Sure, it'd be better still if we had a *different* interface for
determining the changes since the last harvest, probably based on a
VCS-like revision number, but that'd certainly be no simplification.

Finally, there's one thing that actually does add complexity: support
for the oai_dc metadata schema.  Yes.  I give you that's a service to
the outside world that's not giving any added value to our community
at all and makes things a bit more complicated because you have to
either keep two versions of your records or transform them on the
fly, and both options suck a bit.

So, if we were alone in the world, I'd say let's get rid of oai_dc
tomorrow.

But we aren't, and oai_dc is providing a friendly face to the rest of
the open data/electronic library/whatever communities.  It's a
moderate price to pay, in particular since the transformation from
ivo_vor to oai_dc is doable with an XSL stylesheet.

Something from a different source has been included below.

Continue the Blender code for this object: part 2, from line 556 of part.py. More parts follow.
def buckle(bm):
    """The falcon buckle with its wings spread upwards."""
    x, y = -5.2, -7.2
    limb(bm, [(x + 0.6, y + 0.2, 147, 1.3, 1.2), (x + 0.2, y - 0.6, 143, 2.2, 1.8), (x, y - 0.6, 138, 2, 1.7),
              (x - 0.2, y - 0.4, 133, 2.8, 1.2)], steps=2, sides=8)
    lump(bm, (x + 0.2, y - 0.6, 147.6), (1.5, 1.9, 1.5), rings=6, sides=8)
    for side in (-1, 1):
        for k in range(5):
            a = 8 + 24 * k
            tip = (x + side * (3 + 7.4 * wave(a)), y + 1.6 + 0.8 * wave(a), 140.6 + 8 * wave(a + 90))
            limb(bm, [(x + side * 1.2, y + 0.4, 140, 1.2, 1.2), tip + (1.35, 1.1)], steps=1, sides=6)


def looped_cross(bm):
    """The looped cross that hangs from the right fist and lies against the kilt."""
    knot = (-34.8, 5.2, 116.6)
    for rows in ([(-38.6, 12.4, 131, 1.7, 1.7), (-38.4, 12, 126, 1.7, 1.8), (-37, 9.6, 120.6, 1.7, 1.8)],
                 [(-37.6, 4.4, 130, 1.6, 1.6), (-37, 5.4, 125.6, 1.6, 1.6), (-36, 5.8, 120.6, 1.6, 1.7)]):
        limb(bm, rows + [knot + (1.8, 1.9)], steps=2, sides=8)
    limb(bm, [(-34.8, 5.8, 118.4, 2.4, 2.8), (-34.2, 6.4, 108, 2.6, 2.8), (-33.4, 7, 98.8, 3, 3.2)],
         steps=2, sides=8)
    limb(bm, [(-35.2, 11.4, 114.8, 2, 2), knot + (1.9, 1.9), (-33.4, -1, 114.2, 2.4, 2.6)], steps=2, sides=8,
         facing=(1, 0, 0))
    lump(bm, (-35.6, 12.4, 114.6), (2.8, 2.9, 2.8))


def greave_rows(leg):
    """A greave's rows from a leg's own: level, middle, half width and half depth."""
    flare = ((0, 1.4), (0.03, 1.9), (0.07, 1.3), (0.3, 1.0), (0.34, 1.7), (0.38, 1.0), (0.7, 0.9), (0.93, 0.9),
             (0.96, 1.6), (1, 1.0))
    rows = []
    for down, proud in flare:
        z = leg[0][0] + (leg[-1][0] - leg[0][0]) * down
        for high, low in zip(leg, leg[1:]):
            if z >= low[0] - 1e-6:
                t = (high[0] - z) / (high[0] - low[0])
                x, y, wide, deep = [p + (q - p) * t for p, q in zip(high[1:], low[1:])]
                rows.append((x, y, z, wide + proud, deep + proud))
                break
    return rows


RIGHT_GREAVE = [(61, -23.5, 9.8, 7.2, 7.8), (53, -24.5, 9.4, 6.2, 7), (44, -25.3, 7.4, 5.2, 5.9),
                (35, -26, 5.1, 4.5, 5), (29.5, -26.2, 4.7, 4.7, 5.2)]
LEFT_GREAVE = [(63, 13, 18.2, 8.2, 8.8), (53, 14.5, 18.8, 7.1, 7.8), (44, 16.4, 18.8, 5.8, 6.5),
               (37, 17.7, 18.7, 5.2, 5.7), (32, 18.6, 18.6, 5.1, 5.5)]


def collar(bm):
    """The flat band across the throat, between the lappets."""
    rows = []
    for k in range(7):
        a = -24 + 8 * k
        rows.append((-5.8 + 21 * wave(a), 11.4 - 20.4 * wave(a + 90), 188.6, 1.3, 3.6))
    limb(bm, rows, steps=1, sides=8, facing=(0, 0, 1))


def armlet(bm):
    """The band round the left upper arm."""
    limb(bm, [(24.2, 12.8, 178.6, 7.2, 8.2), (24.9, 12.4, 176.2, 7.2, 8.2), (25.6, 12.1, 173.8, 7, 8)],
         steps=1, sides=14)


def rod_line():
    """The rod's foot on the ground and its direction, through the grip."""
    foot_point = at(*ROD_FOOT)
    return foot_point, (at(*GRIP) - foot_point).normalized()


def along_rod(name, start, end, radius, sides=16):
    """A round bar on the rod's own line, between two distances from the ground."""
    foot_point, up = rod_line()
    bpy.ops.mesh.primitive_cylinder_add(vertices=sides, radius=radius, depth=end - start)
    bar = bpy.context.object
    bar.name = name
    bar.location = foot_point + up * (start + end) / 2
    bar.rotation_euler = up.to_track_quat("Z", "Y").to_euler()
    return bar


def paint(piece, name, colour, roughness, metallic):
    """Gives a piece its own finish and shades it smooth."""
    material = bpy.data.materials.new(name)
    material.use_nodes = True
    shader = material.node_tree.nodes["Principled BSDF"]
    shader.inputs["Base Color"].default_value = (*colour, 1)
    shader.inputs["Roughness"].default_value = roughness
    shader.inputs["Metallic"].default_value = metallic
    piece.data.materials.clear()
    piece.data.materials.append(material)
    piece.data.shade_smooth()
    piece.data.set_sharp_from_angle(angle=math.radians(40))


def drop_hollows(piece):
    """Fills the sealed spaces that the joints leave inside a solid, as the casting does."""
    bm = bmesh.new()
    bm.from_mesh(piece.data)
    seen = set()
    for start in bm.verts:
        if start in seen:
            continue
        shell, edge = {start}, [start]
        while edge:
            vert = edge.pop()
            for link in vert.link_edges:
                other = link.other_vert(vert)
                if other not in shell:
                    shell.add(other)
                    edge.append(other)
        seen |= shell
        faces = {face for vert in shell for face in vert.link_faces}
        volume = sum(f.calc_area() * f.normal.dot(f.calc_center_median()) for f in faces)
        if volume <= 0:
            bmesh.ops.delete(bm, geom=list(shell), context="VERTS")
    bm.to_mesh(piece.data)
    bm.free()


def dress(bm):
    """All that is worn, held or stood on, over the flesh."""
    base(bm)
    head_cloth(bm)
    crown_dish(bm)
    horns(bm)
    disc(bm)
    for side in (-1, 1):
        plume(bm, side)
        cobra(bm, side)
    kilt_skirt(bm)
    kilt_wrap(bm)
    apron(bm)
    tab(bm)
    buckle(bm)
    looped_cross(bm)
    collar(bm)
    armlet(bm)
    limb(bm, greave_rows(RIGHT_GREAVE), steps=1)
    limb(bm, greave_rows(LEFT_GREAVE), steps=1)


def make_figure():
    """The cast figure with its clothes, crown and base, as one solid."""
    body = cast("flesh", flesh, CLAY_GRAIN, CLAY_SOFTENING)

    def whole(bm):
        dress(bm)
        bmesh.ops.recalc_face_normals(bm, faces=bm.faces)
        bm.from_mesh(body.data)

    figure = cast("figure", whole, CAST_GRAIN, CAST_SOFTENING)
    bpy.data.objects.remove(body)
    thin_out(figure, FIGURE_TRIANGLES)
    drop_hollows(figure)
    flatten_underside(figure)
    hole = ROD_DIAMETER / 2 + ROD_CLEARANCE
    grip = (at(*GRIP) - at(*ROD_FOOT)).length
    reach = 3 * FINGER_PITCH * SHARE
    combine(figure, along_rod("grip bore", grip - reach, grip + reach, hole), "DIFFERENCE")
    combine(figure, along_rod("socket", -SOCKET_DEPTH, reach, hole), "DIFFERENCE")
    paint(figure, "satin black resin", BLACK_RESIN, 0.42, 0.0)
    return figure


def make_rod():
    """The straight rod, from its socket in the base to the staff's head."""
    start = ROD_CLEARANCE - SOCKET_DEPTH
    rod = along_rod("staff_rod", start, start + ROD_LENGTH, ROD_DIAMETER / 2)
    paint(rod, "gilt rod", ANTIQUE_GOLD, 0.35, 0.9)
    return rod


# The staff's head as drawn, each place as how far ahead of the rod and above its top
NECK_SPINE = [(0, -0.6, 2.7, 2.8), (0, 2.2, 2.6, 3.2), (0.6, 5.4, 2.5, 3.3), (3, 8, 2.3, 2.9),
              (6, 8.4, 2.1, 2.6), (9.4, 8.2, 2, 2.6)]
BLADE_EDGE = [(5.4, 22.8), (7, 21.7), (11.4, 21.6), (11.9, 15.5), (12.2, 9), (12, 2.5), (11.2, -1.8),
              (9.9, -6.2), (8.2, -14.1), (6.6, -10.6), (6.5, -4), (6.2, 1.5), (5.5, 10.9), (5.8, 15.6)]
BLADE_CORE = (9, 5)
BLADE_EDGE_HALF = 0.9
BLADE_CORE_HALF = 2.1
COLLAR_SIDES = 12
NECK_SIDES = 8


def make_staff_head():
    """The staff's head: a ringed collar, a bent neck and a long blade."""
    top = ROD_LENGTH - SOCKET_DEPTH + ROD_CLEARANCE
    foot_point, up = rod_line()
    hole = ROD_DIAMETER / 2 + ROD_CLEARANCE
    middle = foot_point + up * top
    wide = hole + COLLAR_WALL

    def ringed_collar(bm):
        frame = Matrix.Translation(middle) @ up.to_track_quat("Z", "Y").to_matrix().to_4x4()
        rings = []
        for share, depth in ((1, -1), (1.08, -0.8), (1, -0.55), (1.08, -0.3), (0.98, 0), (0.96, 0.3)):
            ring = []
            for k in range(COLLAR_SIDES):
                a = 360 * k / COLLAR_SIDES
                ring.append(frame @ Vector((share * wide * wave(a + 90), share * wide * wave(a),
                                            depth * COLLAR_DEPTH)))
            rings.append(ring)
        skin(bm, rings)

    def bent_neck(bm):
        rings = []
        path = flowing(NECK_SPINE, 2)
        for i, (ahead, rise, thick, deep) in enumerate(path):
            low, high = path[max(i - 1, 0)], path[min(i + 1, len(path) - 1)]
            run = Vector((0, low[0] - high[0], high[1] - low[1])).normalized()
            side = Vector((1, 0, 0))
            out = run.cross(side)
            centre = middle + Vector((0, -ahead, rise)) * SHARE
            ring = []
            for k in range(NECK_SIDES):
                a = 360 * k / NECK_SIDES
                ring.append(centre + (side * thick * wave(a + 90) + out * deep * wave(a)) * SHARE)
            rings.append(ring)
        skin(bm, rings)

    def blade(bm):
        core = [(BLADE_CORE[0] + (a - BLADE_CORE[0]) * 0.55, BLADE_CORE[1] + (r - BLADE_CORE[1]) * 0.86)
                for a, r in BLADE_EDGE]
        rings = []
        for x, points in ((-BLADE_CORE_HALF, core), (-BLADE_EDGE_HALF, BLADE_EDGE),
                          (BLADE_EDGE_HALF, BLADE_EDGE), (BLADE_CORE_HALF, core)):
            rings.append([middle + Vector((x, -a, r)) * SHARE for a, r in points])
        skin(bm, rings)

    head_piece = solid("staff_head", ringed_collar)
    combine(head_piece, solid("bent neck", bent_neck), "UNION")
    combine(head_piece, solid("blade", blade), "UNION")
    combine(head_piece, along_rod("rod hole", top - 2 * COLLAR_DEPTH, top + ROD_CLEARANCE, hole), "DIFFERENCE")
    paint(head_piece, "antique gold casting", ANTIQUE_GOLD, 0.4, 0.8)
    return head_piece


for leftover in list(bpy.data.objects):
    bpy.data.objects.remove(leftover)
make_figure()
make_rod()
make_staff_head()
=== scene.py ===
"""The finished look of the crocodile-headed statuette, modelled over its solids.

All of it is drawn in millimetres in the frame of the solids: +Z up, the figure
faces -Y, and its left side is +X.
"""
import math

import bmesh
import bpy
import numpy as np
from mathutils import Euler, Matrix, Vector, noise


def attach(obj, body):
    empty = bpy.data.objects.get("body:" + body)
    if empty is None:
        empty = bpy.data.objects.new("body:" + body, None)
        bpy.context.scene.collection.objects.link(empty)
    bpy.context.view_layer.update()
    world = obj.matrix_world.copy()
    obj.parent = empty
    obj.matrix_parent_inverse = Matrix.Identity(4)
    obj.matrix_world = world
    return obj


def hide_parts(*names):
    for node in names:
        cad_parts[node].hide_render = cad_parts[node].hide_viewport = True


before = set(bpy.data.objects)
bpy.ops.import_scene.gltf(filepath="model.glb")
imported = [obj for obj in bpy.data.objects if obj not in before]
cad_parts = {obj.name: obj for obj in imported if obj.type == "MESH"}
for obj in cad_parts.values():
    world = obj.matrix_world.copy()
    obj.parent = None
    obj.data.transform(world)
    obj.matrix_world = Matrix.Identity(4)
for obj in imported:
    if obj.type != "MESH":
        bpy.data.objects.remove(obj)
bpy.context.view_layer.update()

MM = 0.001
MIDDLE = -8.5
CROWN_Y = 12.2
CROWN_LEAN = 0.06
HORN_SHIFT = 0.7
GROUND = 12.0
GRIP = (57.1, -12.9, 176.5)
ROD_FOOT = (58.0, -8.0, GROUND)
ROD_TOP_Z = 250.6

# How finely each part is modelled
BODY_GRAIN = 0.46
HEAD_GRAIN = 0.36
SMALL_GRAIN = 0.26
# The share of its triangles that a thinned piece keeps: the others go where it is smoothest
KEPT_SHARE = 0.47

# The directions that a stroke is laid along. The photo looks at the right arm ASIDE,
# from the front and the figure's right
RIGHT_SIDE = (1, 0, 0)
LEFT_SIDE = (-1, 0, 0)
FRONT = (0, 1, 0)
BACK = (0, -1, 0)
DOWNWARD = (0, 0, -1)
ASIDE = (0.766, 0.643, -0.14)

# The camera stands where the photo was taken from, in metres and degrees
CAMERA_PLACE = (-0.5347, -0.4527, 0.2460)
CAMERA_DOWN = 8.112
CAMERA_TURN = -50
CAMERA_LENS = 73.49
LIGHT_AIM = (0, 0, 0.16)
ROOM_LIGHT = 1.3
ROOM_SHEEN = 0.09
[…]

Bottom line: OAI-PMH for a moderately-sized data center (i.e., no
paging required) is so simple I'd probably not bother to look for an
existing implementation (I've not looked at mod_oai, though) if
you're writing your software yourself otherwise.  Just write the
couple of lines and avoid the few pitfalls (e.g., over-complicated
namespace management, abusing @updated in OAI-PMH).

         -- Markus